## Work required:
Copy each line of the listing below exactly.
━━ Supplied material
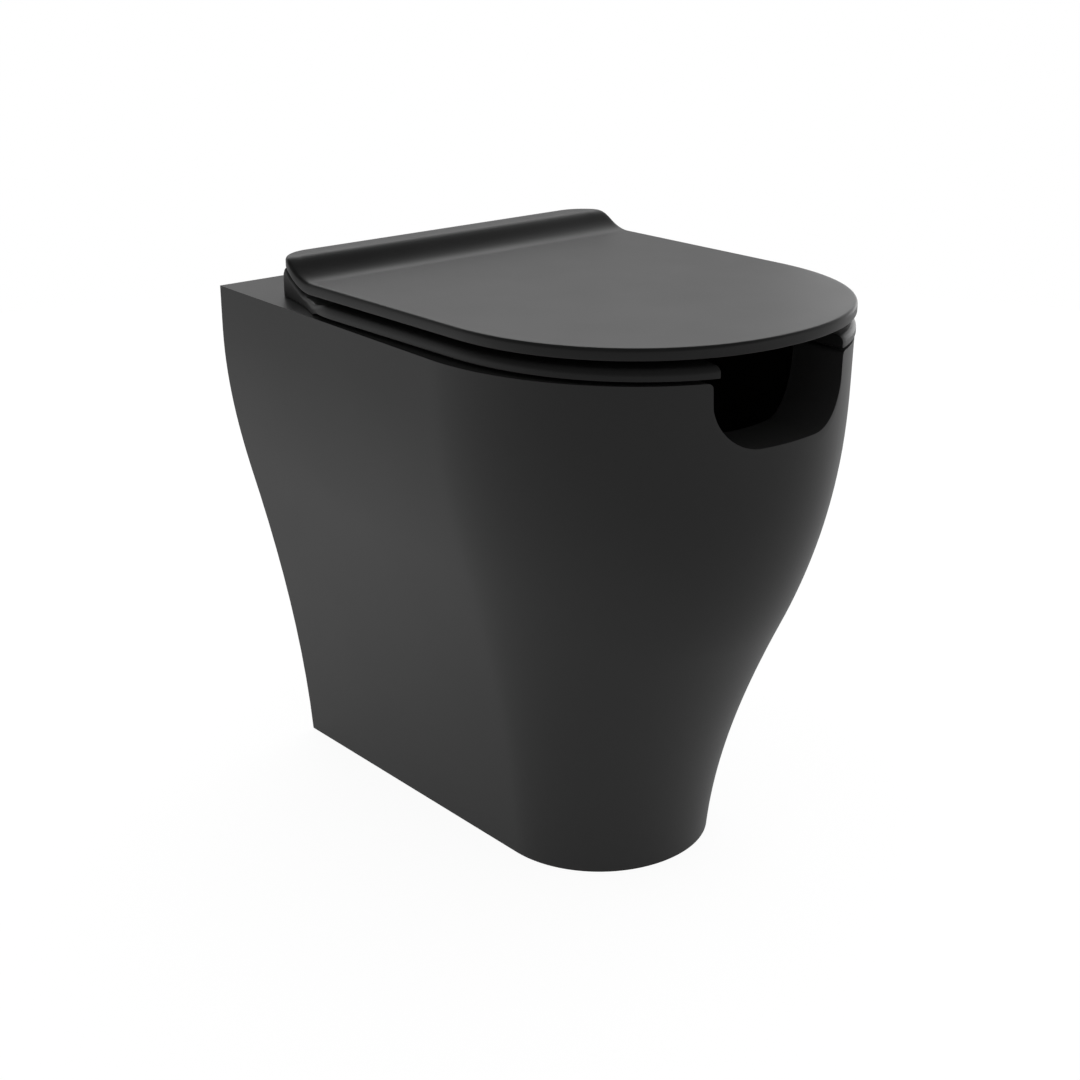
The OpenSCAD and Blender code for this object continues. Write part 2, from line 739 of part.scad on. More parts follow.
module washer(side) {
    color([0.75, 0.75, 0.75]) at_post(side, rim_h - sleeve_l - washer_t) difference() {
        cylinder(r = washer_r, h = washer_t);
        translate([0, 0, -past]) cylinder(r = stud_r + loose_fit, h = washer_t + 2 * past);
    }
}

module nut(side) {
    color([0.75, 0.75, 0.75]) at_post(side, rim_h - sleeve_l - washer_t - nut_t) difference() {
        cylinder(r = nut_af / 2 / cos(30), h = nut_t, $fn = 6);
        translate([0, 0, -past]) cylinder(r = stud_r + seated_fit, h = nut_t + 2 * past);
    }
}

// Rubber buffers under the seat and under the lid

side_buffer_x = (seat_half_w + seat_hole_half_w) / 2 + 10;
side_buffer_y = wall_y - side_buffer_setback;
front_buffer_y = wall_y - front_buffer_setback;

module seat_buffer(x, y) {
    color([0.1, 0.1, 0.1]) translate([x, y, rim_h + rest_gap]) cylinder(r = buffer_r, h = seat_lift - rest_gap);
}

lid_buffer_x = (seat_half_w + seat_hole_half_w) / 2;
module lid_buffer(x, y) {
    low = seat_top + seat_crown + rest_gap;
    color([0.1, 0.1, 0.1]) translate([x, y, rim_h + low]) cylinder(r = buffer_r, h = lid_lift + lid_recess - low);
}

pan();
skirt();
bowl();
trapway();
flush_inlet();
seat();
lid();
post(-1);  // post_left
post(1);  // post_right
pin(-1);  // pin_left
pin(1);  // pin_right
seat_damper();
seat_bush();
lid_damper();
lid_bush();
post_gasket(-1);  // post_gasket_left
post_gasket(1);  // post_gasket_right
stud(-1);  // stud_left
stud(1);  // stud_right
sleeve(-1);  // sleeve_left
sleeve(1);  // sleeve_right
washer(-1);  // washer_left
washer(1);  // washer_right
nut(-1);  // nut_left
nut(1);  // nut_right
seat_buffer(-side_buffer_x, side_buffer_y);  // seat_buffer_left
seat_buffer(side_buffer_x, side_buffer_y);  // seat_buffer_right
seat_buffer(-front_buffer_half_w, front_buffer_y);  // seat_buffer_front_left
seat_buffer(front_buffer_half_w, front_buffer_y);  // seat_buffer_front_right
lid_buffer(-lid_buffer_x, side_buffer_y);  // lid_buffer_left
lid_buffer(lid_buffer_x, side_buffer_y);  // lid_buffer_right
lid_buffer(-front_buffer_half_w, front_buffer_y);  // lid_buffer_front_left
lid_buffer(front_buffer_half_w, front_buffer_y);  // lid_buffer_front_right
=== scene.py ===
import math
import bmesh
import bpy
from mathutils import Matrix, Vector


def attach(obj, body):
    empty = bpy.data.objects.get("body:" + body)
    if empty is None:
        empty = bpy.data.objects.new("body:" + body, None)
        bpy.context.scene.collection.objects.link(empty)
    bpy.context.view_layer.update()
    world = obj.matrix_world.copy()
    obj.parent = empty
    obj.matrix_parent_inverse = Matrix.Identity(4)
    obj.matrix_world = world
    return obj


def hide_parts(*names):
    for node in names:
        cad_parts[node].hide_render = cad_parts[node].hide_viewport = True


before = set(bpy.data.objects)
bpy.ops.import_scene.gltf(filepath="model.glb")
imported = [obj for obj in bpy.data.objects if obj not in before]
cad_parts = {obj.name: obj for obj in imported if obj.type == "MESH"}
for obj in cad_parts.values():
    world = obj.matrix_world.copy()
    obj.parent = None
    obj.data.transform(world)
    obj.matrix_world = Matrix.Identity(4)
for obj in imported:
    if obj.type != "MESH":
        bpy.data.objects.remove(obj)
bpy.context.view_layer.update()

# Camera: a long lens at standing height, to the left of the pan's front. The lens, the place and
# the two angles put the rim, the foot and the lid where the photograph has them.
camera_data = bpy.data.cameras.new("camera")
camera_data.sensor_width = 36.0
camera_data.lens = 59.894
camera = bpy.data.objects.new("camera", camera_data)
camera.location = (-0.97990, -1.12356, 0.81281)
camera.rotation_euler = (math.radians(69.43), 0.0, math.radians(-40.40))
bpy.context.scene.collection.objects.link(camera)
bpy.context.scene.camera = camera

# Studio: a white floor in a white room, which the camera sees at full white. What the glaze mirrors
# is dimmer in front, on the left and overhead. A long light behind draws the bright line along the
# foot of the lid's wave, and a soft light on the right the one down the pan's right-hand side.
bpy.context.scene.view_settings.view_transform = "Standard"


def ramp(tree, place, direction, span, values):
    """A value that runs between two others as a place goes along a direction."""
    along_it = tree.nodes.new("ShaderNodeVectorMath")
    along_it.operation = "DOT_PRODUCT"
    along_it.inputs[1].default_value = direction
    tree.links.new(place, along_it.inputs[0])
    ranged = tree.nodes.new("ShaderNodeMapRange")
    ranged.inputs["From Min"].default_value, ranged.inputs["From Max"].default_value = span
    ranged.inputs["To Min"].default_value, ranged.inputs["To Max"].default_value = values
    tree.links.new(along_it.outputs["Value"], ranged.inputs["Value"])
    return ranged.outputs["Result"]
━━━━
## Answer to the problem:
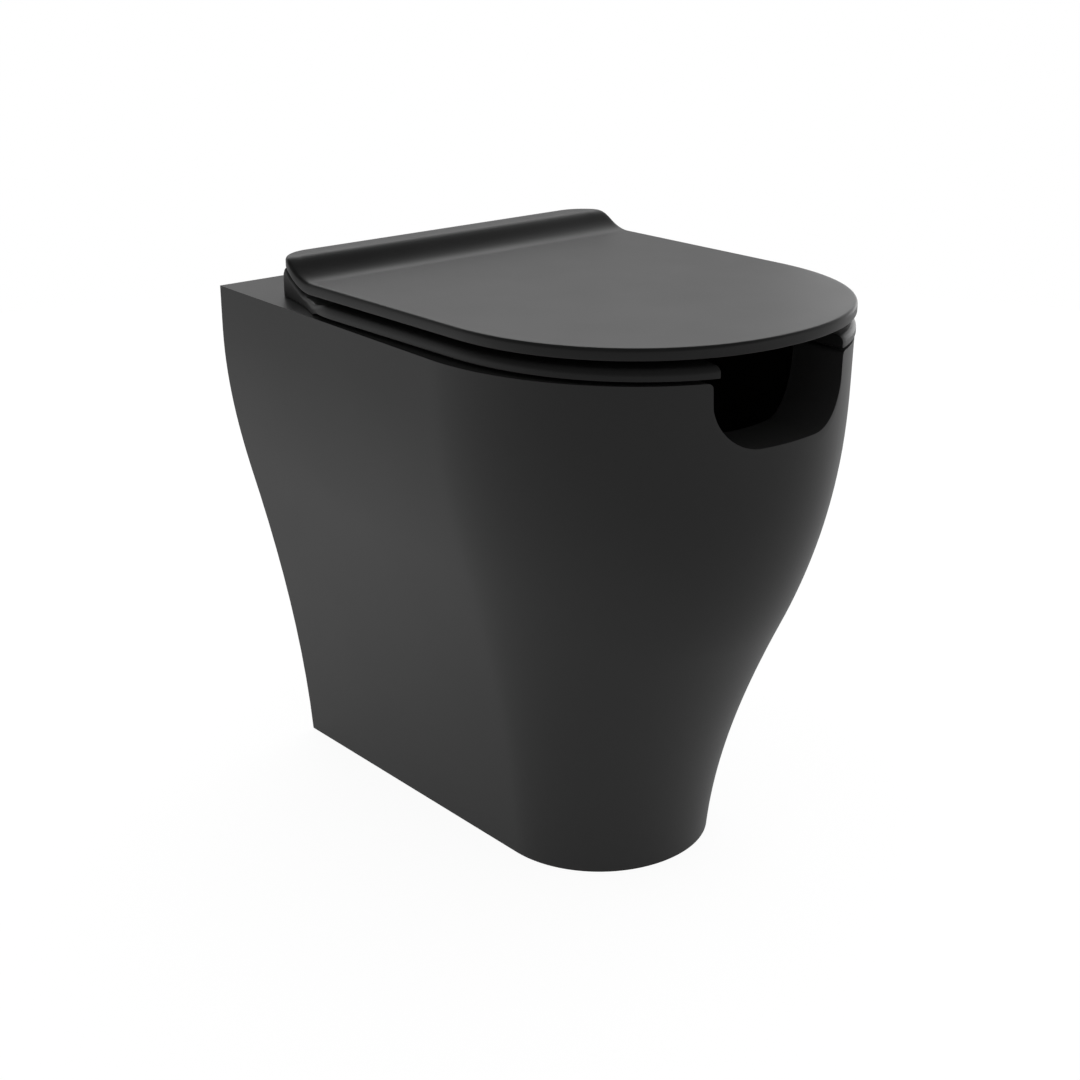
The OpenSCAD and Blender code for this object continues. Write part 2, from line 739 of part.scad on. More parts follow.
module washer(side) {
    color([0.75, 0.75, 0.75]) at_post(side, rim_h - sleeve_l - washer_t) difference() {
        cylinder(r = washer_r, h = washer_t);
        translate([0, 0, -past]) cylinder(r = stud_r + loose_fit, h = washer_t + 2 * past);
    }
}

module nut(side) {
    color([0.75, 0.75, 0.75]) at_post(side, rim_h - sleeve_l - washer_t - nut_t) difference() {
        cylinder(r = nut_af / 2 / cos(30), h = nut_t, $fn = 6);
        translate([0, 0, -past]) cylinder(r = stud_r + seated_fit, h = nut_t + 2 * past);
    }
}

// Rubber buffers under the seat and under the lid

side_buffer_x = (seat_half_w + seat_hole_half_w) / 2 + 10;
side_buffer_y = wall_y - side_buffer_setback;
front_buffer_y = wall_y - front_buffer_setback;

module seat_buffer(x, y) {
    color([0.1, 0.1, 0.1]) translate([x, y, rim_h + rest_gap]) cylinder(r = buffer_r, h = seat_lift - rest_gap);
}

lid_buffer_x = (seat_half_w + seat_hole_half_w) / 2;
module lid_buffer(x, y) {
    low = seat_top + seat_crown + rest_gap;
    color([0.1, 0.1, 0.1]) translate([x, y, rim_h + low]) cylinder(r = buffer_r, h = lid_lift + lid_recess - low);
}

pan();
skirt();
bowl();
trapway();
flush_inlet();
seat();
lid();
post(-1);  // post_left
post(1);  // post_right
pin(-1);  // pin_left
pin(1);  // pin_right
seat_damper();
seat_bush();
lid_damper();
lid_bush();
post_gasket(-1);  // post_gasket_left
post_gasket(1);  // post_gasket_right
stud(-1);  // stud_left
stud(1);  // stud_right
sleeve(-1);  // sleeve_left
sleeve(1);  // sleeve_right
washer(-1);  // washer_left
washer(1);  // washer_right
nut(-1);  // nut_left
nut(1);  // nut_right
seat_buffer(-side_buffer_x, side_buffer_y);  // seat_buffer_left
seat_buffer(side_buffer_x, side_buffer_y);  // seat_buffer_right
seat_buffer(-front_buffer_half_w, front_buffer_y);  // seat_buffer_front_left
seat_buffer(front_buffer_half_w, front_buffer_y);  // seat_buffer_front_right
lid_buffer(-lid_buffer_x, side_buffer_y);  // lid_buffer_left
lid_buffer(lid_buffer_x, side_buffer_y);  // lid_buffer_right
lid_buffer(-front_buffer_half_w, front_buffer_y);  // lid_buffer_front_left
lid_buffer(front_buffer_half_w, front_buffer_y);  // lid_buffer_front_right
=== scene.py ===
import math
import bmesh
import bpy
from mathutils import Matrix, Vector


def attach(obj, body):
    empty = bpy.data.objects.get("body:" + body)
    if empty is None:
        empty = bpy.data.objects.new("body:" + body, None)
        bpy.context.scene.collection.objects.link(empty)
    bpy.context.view_layer.update()
    world = obj.matrix_world.copy()
    obj.parent = empty
    obj.matrix_parent_inverse = Matrix.Identity(4)
    obj.matrix_world = world
    return obj


def hide_parts(*names):
    for node in names:
        cad_parts[node].hide_render = cad_parts[node].hide_viewport = True


before = set(bpy.data.objects)
bpy.ops.import_scene.gltf(filepath="model.glb")
imported = [obj for obj in bpy.data.objects if obj not in before]
cad_parts = {obj.name: obj for obj in imported if obj.type == "MESH"}
for obj in cad_parts.values():
    world = obj.matrix_world.copy()
    obj.parent = None
    obj.data.transform(world)
    obj.matrix_world = Matrix.Identity(4)
for obj in imported:
    if obj.type != "MESH":
        bpy.data.objects.remove(obj)
bpy.context.view_layer.update()

# Camera: a long lens at standing height, to the left of the pan's front. The lens, the place and
# the two angles put the rim, the foot and the lid where the photograph has them.
camera_data = bpy.data.cameras.new("camera")
camera_data.sensor_width = 36.0
camera_data.lens = 59.894
camera = bpy.data.objects.new("camera", camera_data)
camera.location = (-0.97990, -1.12356, 0.81281)
camera.rotation_euler = (math.radians(69.43), 0.0, math.radians(-40.40))
bpy.context.scene.collection.objects.link(camera)
bpy.context.scene.camera = camera

# Studio: a white floor in a white room, which the camera sees at full white. What the glaze mirrors
# is dimmer in front, on the left and overhead. A long light behind draws the bright line along the
# foot of the lid's wave, and a soft light on the right the one down the pan's right-hand side.
bpy.context.scene.view_settings.view_transform = "Standard"


def ramp(tree, place, direction, span, values):
    """A value that runs between two others as a place goes along a direction."""
    along_it = tree.nodes.new("ShaderNodeVectorMath")
    along_it.operation = "DOT_PRODUCT"
    along_it.inputs[1].default_value = direction
    tree.links.new(place, along_it.inputs[0])
    ranged = tree.nodes.new("ShaderNodeMapRange")
    ranged.inputs["From Min"].default_value, ranged.inputs["From Max"].default_value = span
    ranged.inputs["To Min"].default_value, ranged.inputs["To Max"].default_value = values
    tree.links.new(along_it.outputs["Value"], ranged.inputs["Value"])
    return ranged.outputs["Result"]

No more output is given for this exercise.